I am grateful to God for knowing who we needed most when He brought us together all those many years ago. I am thankful Mr. Hyatt put us in alphabetical order in Algebra 2 our junior year. I am grateful we have chosen to perservere in this relationship even when staying and doing the hard, holy work of marriage was difficult. Most of all, I am grateful we have gotten to rub off on one another over all these years.
In case I have painted too rosy a picture of my super hero, I am tempted to disclose the myriad of ways he is less than perfect. However, since it wouldn’t be kind to list his faults on the internet, I will resist 🙂 Suffice it to say, I am crazy about him and I am so proud of the grownup he has become. We are having fun on this adventure and, whatever the future holds, I’m glad we will be traveling this journey together.
Perseverance? My guy knows all about that stuff!
Interested in reading more wise words on the topic of perseverance? Drop by Mrs.

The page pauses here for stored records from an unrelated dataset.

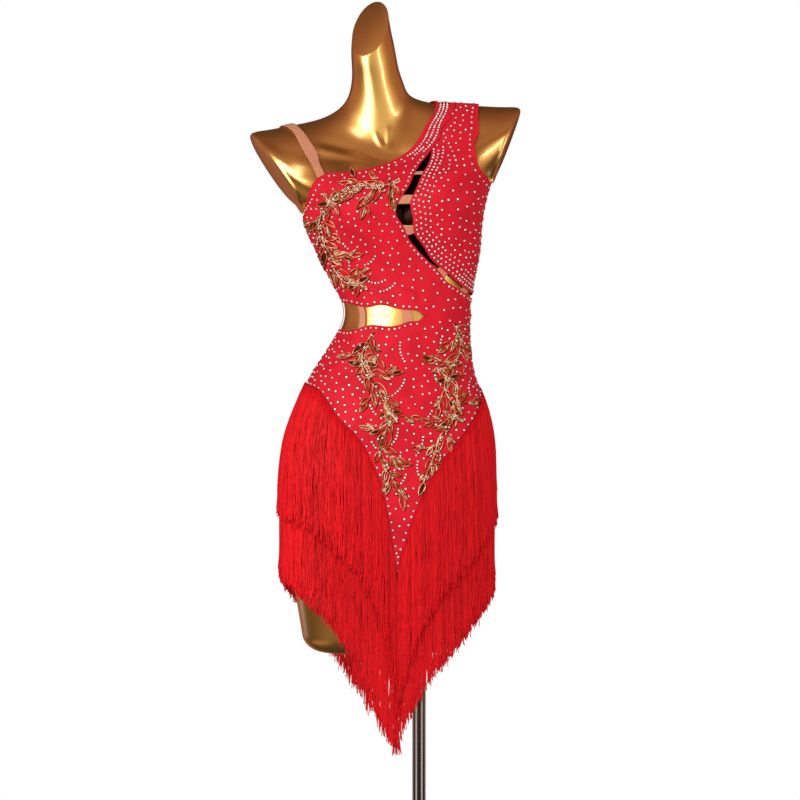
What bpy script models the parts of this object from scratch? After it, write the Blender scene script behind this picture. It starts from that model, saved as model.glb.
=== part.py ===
"""Salsa dance dress on a torso dress form with a pole stand.

Blender 4.5, metres, +Z up. The dress faces -Y and +X is the wearer's left. The origin is the centre of the
stand's underside, on the pole's axis. Every cloth piece is a wall round one body surface, which body() gives
from an angle round the body and a level up it; the levels of the trunk are heights above the floor.
"""
import math
from collections import namedtuple

import bmesh
import bpy
import numpy as np
from mathutils import Matrix, Vector

MM = 0.001

# ---------------------------------------------------------------- driving dimensions
# One row for each ring round the body, from the skirt's hem to the cut of the neck, in millimetres and degrees.
# right_x, right_z and left_x, left_z are the ring's side points; front_z and back_z its height at centre front
# and centre back; mid_y the depth of its middle; front and back its reach from there; square is 2 for an
# ellipse and more for a squarer ring; twist turns it towards the wearer's left.
Ring = namedtuple("Ring", "level right_x right_z left_x left_z front_z back_z mid_y front back square twist")
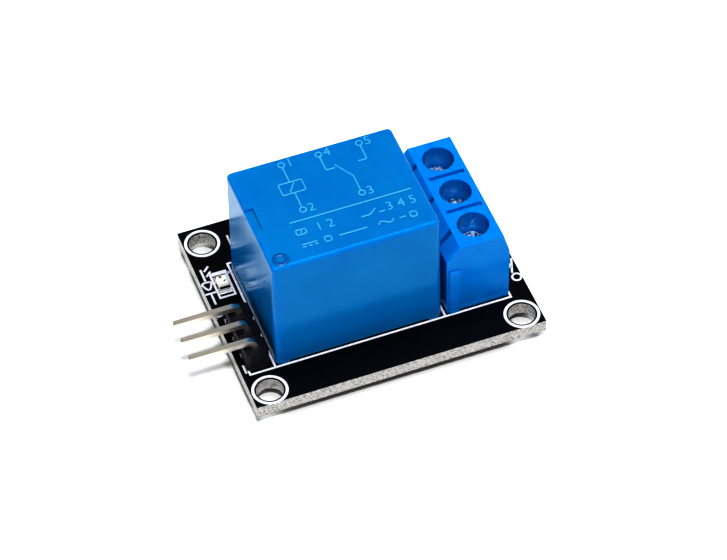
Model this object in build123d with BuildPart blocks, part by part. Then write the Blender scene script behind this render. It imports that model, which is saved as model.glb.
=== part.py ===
# A relay module board: one sealed relay with its drive parts, a three-way screw terminal
# and a three-pin header on a small circuit board.
# Millimetres. +Z is up, and +X runs from the pin header to the screw terminal.
# The origin is the middle of the four mounting holes, on the underside of the board.

import os
from math import cos, hypot, radians, sin

from build123d import *

os.makedirs("parts", exist_ok=True)

# Circuit board: bare margins round the relay and the screw terminal
left_margin = 3.86  # from the board's left edge to the relay
right_margin = 2.4  # from the screw terminal to the board's right edge
front_margin = 4.67  # from the board's front edge to the relay
back_margin = 6.63
block_gap = 0.54  # between the relay and the screw terminal
board_thickness = 1.6
board_shift_y = 0.28  # the board's middle lies this far behind the middle of the holes
hole_inset = 2.1  # from the board's edges, but for that shift
hole_diameter = 3.0
mask_thickness = 0.04
ink_thickness = 0.03
ink_line = 0.24
ring_gap = 0.17  # bare board between a mounting hole and its printed ring
ring_line = 0.32
lead_tail = 1.6  # every lead is cropped this far below the board
drill_clearance = 0.12
pad_width = 0.5
mask_clearance = 0.06
solder_height = 1.05

# Relay case
relay_length = 19.0
relay_width = 15.1
relay_height = 15.1
relay_standoff = 0.3
case_wall = 0.6
case_corner = 0.7
case_edge = 0.45
case_draft = 0.588
case_fit = 0.05
foot_length = 1.6
notch_length = 3.26
notch_width = 0.9
notch_depth = 0.3
mark_radius = 0.85
mark_line = 0.2
mark_depth = 0.08
mark_inset_x = 1.5
mark_inset_y = 1.35
seal_thickness = 0.7
base_thickness = 1.4

# Relay leads
common_inset = 2.4  # from the case's left end
contact_inset = 2.4  # from its right end
coil_pin_step = 2.0
row_inset = 1.55  # from the case's long sides
strip_thickness = 0.4
strip_width = 1.0
coil_pin_diameter = 0.6
lead_fit = 0.03

# Relay magnet
yoke_thickness = 1.0
yoke_step = 0.4  # from the bobbin's side in to the yoke's
yoke_gap = 0.15  # between the yoke and the bobbin
headroom = 3.7  # from the yoke's upper edge to the top of the case
leaf_thickness = 0.2
leaf_width = 3.0
leaf_reach = 1.2  # over the armature
leaf_lift = 0.16  # above the armature at rest, so that it clears it
leaf_bow = 0.15
strip_drop = 2.5  # from the yoke's upper edge down to the end of the common strip
core_share = 0.341  # of the bobbin's width
pole_share = 0.66
pole_thickness = 0.5
pole_gap = 0.04
bobbin_wall = 0.6
bobbin_flange = 0.8
bobbin_share = 0.762  # of the room between the yoke and the contact strips
pin_rim = 0.3  # plastic outside the coil pins
pin_hold = 0.8  # above the bobbin's flange
winding_inset = 0.25
bobbin_fit = 0.05

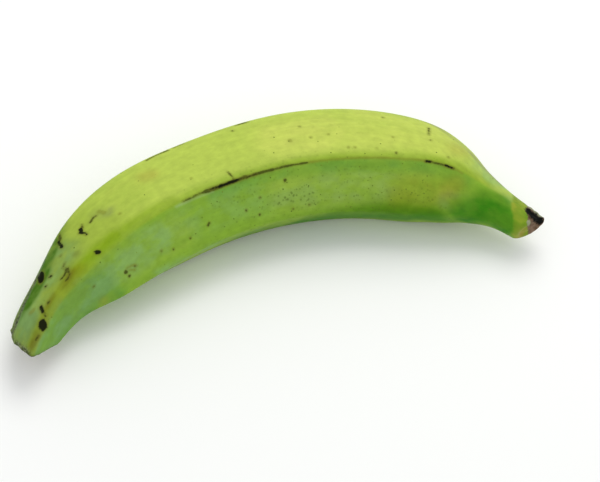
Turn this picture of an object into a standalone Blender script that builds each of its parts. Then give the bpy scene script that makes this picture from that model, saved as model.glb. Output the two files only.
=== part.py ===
"""A green plantain, cut from its hand and lying on its side. Metres, +Z up.

+X runs from the stalk's cut to the blossom end, along the chord of the bend, and
the hollow of the bend faces -Y. The origin is on the surface that the fruit lies
on, under the middle of its box. The fruit grew as one piece, so it is one object.
"""

import bisect
import math

import bmesh
import bpy
from mathutils import Matrix, Vector

MM = 0.001
NAME = "plantain"

# Each table below holds (along, value) pairs. "Along" is in millimetres on the
# centreline, from the stalk's cut to the blossom scar.
LENGTH = 272

# The centreline's heading from +X, in degrees. It turns fastest at the shoulder
# before the blossom end's neck.
BEND = (
    (0, 57), (22, 43), (50, 33), (88, 20), (130, 9), (176, -9), (206, -23.5), (228, -38.5),
    (248, -41), (LENGTH, -51),
)

# How steeply the centreline climbs, in degrees: it arches a little, so both ends droop.
CLIMB = ((0, 9), (45, 5), (80, 1.8), (120, 0.8), (160, -0.3), (200, -2.5), (240, -4), (LENGTH, -5))

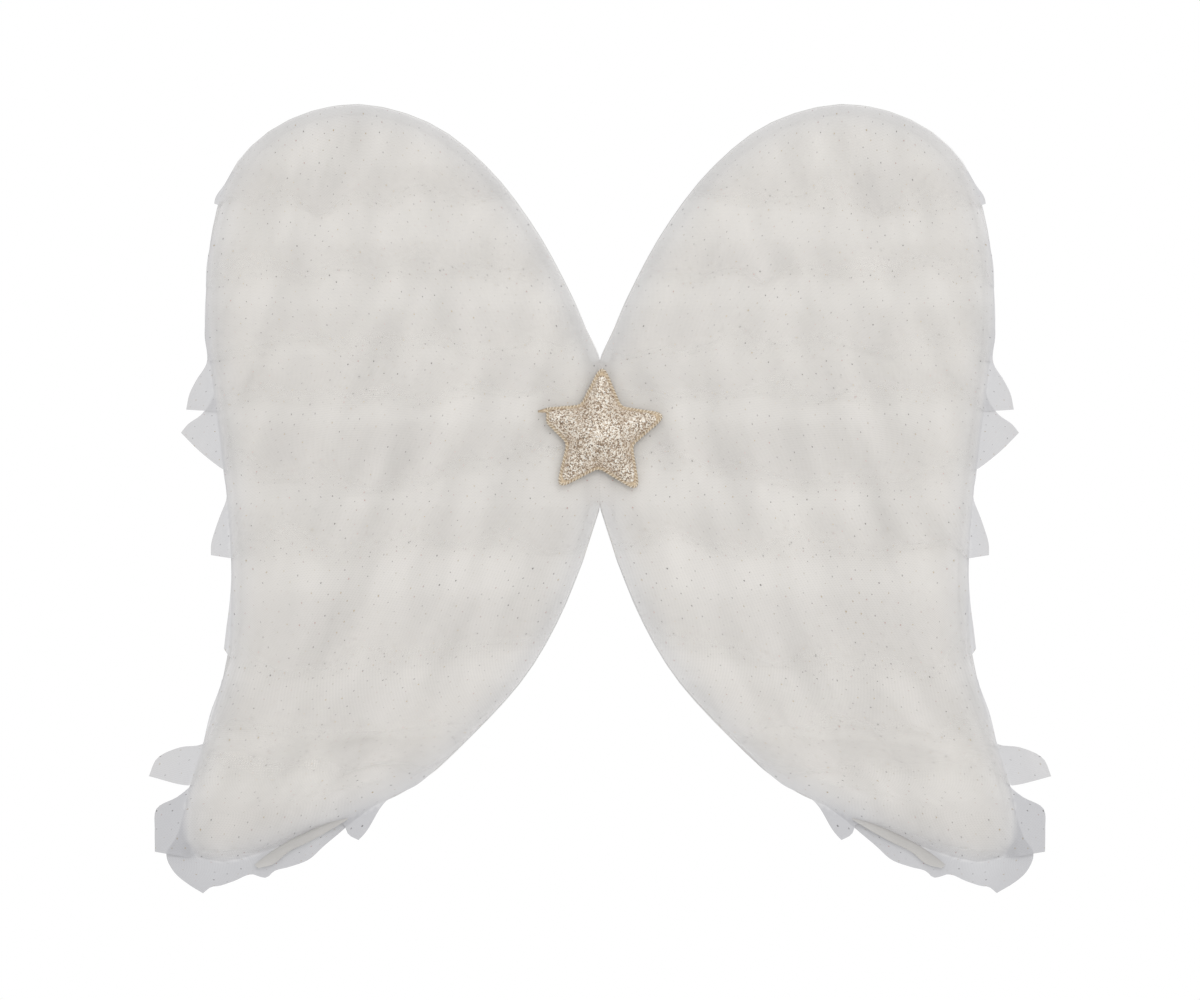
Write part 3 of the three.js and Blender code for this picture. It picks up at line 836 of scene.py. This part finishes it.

Disciple and meet my Friday Five friends.
I love the lessons about perseverance that you identify. Persevering doesn’t always seem very exciting but it can have great results over time. I definitely need to take the advice about not wasting too much time and energy worrying about other people’s opinions. Thanks for sharing. Visiting from Friday Five.
Fantastic post! It made me think of the important people in my life and the qualities I have learned from them.
What a beautiful tribute and good lessons. I am trying to learn more this year about not needing applause. It’s a skill I’ve not mastered, but so needed.
marriage is so hard, but rewarding!! we just finished up year 7. I can’t imagine 35!
A lovely tribute to the man of your dreams! He sounds like an incredible leader. I can get behind someone who demonstrates those charater traits. Thanks for sharing him with us today 😉 And thanks for linking up!
He’s also a wonderful big brother to me….since I’ve known him since I was 12. Even as adult friends now, I love the way he still loves me and treats me (the good parts of sibling life) like his little sister. Hug him for me tonight Kelly.